■ SET EXERCISE
Keep to the lines between the one holding "strips = rim_bindings()" and the one holding "Vector(map(max, high, point))", inclusive, and write them out exactly.

■ MATERIAL PROVIDED
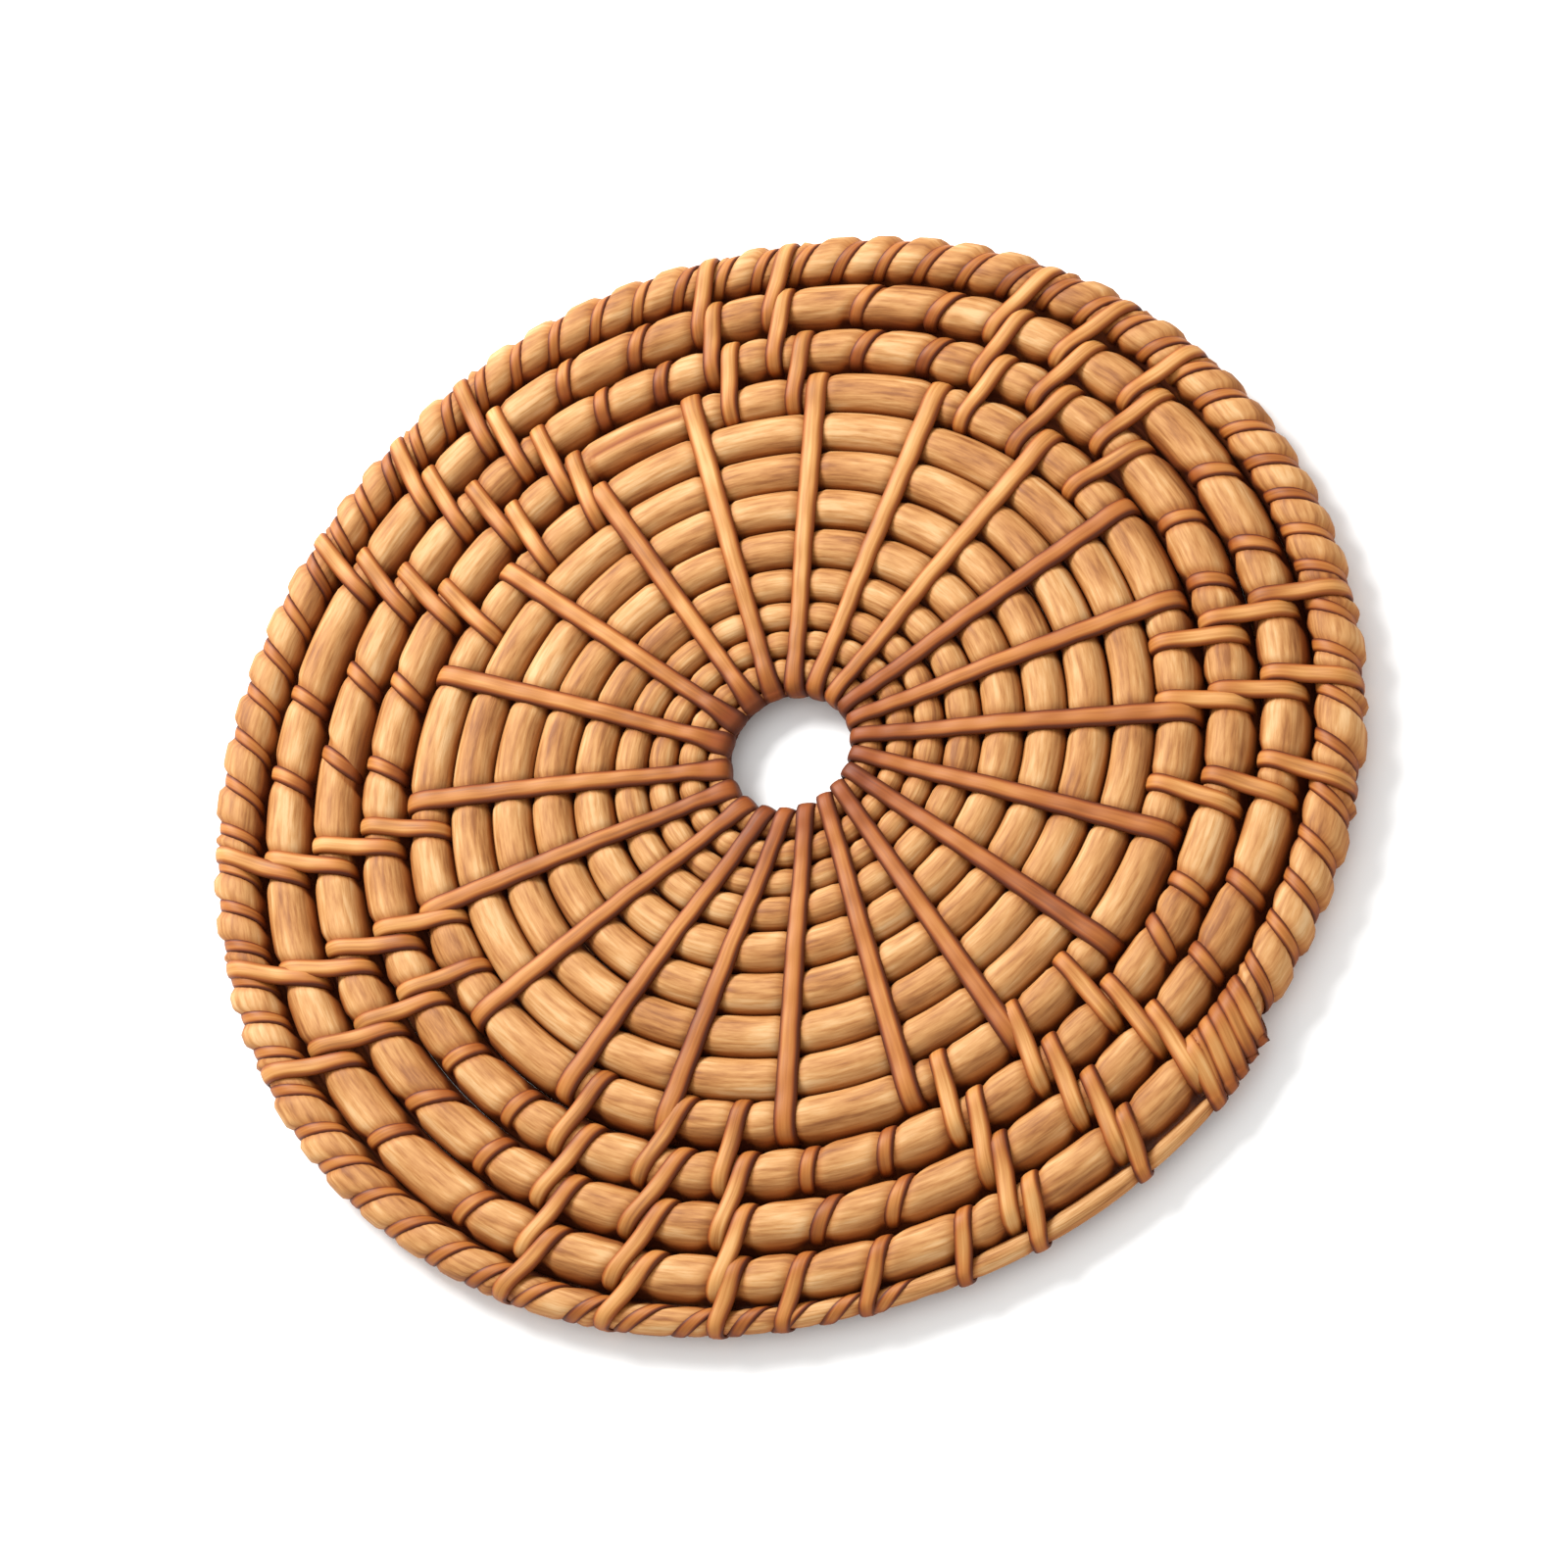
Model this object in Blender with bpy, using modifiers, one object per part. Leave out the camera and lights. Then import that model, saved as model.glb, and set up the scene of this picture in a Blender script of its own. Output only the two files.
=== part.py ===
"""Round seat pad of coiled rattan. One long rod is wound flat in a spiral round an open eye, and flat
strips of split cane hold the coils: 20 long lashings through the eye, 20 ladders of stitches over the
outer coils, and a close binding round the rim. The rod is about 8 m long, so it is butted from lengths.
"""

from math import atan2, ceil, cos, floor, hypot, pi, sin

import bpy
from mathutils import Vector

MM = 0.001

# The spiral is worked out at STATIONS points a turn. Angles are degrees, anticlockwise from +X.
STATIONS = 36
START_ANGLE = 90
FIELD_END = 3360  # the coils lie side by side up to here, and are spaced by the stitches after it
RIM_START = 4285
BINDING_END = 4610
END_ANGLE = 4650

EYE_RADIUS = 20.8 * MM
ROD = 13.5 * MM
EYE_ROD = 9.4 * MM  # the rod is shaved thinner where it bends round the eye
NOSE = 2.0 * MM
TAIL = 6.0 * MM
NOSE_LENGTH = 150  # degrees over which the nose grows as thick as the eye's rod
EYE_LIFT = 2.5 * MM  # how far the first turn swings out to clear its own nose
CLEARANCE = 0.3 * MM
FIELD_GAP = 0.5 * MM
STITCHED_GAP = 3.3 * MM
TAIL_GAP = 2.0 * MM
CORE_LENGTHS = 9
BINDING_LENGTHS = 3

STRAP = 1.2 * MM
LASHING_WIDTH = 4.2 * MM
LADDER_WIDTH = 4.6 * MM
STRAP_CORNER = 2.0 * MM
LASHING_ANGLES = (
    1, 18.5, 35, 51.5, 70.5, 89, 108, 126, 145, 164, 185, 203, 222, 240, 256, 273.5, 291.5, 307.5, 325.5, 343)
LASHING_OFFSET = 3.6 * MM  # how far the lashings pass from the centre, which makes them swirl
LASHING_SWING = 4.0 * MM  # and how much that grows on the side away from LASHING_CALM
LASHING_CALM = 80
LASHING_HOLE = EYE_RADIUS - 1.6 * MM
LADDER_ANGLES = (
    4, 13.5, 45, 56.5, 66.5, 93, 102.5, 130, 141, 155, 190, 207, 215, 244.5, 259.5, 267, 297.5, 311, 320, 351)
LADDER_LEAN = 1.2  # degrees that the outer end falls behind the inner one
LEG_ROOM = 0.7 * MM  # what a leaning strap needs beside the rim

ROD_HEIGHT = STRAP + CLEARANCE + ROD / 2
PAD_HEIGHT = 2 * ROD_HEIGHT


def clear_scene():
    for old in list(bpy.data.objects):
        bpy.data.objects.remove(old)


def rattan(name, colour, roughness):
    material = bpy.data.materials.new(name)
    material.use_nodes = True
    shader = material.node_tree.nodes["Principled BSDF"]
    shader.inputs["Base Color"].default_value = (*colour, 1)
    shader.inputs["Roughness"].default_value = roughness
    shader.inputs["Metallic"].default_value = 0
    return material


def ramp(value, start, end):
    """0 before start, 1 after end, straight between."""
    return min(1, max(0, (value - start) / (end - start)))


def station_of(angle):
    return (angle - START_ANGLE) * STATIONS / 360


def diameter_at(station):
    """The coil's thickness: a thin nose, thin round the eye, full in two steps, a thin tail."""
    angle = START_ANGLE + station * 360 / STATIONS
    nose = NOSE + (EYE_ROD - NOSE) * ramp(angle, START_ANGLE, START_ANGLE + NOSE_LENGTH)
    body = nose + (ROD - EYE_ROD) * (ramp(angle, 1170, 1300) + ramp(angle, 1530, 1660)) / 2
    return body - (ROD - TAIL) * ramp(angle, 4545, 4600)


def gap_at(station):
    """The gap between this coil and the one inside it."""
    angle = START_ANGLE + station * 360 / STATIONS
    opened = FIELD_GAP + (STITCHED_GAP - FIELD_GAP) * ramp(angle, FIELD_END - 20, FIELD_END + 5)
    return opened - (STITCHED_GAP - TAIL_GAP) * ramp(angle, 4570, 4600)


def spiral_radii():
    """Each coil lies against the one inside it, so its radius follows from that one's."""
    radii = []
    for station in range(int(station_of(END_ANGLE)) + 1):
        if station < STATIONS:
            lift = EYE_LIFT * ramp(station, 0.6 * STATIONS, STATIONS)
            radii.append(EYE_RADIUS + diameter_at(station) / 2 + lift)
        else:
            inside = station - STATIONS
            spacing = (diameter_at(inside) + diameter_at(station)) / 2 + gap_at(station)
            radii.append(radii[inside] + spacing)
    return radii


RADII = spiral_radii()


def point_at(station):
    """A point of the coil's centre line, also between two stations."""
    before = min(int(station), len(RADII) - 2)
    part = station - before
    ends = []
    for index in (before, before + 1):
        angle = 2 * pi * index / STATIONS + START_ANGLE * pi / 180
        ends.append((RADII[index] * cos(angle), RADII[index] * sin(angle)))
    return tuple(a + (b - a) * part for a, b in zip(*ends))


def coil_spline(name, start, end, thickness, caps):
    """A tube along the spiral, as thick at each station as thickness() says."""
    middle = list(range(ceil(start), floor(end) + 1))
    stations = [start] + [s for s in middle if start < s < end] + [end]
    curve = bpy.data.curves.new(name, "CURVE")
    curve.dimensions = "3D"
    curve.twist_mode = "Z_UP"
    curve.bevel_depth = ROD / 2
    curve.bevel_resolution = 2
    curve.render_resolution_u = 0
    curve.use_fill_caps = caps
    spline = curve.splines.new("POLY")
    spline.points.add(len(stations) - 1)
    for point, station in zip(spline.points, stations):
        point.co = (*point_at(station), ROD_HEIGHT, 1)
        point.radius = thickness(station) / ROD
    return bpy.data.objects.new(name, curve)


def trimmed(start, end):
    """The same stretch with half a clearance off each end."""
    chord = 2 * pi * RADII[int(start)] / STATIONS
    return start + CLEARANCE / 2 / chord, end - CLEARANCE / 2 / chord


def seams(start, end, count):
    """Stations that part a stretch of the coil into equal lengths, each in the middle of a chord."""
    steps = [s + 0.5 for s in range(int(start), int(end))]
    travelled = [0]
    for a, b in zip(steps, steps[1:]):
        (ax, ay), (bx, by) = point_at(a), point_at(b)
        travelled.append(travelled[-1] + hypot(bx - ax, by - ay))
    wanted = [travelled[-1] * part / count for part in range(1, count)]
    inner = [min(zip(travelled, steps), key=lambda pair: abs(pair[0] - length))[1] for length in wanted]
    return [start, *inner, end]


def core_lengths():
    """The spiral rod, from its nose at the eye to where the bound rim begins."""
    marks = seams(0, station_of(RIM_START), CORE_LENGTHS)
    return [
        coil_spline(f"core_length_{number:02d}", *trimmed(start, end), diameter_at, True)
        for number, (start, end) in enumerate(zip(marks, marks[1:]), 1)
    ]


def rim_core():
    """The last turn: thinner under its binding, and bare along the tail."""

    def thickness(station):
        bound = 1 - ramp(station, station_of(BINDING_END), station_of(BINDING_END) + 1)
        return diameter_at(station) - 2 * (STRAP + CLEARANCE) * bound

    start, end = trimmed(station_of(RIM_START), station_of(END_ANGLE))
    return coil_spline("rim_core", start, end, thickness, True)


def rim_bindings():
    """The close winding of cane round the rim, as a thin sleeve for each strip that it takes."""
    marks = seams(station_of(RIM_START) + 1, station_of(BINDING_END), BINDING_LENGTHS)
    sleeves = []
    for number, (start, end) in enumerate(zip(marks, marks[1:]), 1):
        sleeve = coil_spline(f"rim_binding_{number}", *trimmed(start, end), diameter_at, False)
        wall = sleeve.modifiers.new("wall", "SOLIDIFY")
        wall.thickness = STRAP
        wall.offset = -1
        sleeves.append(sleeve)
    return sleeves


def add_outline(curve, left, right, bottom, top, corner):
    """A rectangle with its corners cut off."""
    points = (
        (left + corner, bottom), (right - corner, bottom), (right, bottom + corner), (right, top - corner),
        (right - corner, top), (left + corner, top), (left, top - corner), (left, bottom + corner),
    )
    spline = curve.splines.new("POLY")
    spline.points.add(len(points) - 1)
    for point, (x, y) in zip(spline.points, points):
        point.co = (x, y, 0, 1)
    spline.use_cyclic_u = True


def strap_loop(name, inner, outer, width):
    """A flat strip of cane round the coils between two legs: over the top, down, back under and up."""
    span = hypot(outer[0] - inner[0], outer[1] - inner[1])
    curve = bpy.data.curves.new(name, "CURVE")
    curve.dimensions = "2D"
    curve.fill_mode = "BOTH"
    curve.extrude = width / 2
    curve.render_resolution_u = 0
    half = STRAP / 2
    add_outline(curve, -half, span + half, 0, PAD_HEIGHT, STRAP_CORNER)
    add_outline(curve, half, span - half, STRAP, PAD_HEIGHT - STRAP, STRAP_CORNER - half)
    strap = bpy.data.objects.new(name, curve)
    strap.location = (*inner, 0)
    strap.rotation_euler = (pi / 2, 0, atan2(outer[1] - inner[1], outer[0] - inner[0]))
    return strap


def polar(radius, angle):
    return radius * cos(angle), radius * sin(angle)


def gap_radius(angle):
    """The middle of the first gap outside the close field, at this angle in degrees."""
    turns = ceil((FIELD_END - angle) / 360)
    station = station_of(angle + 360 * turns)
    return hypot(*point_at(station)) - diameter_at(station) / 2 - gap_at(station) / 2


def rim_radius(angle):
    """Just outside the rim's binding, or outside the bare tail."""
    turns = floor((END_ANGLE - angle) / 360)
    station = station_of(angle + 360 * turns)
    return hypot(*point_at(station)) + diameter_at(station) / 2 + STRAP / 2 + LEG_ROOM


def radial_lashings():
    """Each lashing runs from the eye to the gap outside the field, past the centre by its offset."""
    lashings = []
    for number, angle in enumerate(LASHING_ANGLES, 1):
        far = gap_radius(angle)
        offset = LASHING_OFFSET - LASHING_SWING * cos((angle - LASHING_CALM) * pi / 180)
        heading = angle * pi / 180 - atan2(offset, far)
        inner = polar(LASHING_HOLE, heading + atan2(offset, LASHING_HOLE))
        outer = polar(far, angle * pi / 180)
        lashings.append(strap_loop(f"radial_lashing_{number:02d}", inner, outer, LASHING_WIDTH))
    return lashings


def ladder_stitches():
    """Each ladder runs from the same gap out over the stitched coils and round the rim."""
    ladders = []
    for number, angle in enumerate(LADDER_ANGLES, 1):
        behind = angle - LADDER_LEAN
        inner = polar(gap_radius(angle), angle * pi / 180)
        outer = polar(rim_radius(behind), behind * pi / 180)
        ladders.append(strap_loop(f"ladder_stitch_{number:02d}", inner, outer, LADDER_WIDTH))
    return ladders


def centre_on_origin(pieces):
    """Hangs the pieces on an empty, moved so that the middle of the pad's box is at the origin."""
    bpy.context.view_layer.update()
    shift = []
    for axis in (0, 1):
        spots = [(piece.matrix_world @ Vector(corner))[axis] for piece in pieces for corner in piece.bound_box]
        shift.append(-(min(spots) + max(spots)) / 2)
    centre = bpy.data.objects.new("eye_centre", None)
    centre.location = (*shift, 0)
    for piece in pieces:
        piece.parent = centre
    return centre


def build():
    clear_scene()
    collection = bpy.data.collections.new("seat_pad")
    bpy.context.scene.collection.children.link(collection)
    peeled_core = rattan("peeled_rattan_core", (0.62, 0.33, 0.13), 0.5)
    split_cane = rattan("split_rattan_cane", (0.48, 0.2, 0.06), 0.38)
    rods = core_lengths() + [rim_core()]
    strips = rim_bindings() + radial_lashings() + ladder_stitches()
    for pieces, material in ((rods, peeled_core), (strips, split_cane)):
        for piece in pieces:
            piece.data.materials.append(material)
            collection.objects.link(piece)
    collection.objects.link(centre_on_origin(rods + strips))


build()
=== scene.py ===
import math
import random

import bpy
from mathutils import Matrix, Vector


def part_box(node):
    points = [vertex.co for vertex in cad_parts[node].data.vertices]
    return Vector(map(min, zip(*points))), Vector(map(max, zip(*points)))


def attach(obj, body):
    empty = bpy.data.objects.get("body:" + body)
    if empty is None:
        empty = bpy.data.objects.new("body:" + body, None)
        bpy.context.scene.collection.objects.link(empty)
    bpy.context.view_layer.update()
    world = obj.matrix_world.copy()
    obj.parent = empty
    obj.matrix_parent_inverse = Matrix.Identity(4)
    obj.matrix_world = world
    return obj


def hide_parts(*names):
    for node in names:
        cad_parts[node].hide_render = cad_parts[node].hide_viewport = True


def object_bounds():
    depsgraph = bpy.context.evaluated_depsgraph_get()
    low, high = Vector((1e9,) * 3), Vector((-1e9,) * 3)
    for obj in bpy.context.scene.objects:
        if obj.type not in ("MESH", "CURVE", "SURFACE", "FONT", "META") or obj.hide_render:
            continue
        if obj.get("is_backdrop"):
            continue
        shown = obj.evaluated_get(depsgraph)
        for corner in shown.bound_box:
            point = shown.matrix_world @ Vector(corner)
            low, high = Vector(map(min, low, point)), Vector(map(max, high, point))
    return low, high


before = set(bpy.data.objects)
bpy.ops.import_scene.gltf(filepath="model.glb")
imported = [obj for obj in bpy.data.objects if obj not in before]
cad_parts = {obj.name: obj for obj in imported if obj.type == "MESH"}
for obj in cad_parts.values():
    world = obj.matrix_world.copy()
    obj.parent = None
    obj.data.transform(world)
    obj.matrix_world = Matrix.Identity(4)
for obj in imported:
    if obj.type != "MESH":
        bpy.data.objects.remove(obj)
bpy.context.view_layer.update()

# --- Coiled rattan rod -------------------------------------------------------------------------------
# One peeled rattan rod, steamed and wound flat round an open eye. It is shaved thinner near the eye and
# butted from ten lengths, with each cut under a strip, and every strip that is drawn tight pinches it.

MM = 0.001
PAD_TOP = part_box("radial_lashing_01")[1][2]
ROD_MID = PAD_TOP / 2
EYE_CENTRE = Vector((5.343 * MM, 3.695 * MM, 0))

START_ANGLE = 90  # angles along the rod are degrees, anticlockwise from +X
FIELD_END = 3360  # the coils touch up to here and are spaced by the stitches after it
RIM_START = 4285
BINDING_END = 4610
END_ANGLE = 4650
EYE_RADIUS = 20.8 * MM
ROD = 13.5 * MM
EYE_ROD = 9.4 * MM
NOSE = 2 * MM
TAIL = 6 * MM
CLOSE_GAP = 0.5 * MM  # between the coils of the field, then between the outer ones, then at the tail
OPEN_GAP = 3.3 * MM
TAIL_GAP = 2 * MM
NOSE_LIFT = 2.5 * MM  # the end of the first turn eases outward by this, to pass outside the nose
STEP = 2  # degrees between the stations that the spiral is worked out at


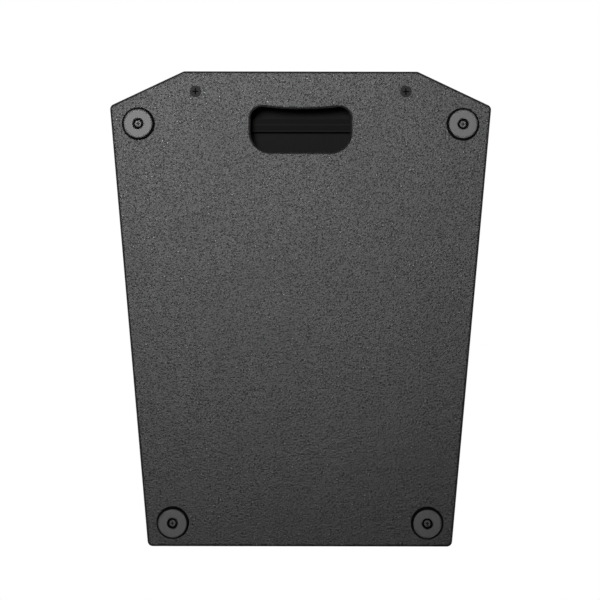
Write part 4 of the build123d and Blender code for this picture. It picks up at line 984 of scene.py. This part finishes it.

■ RESULT OF THIS TASK
    strips = rim_bindings() + radial_lashings() + ladder_stitches()
    for pieces, material in ((rods, peeled_core), (strips, split_cane)):
        for piece in pieces:
            piece.data.materials.append(material)
            collection.objects.link(piece)
    collection.objects.link(centre_on_origin(rods + strips))


build()
=== scene.py ===
import math
import random

import bpy
from mathutils import Matrix, Vector


def part_box(node):
    points = [vertex.co for vertex in cad_parts[node].data.vertices]
    return Vector(map(min, zip(*points))), Vector(map(max, zip(*points)))


def attach(obj, body):
    empty = bpy.data.objects.get("body:" + body)
    if empty is None:
        empty = bpy.data.objects.new("body:" + body, None)
        bpy.context.scene.collection.objects.link(empty)
    bpy.context.view_layer.update()
    world = obj.matrix_world.copy()
    obj.parent = empty
    obj.matrix_parent_inverse = Matrix.Identity(4)
    obj.matrix_world = world
    return obj


def hide_parts(*names):
    for node in names:
        cad_parts[node].hide_render = cad_parts[node].hide_viewport = True


def object_bounds():
    depsgraph = bpy.context.evaluated_depsgraph_get()
    low, high = Vector((1e9,) * 3), Vector((-1e9,) * 3)
    for obj in bpy.context.scene.objects:
        if obj.type not in ("MESH", "CURVE", "SURFACE", "FONT", "META") or obj.hide_render:
            continue
        if obj.get("is_backdrop"):
            continue
        shown = obj.evaluated_get(depsgraph)
        for corner in shown.bound_box:
            point = shown.matrix_world @ Vector(corner)
            low, high = Vector(map(min, low, point)), Vector(map(max, high, point))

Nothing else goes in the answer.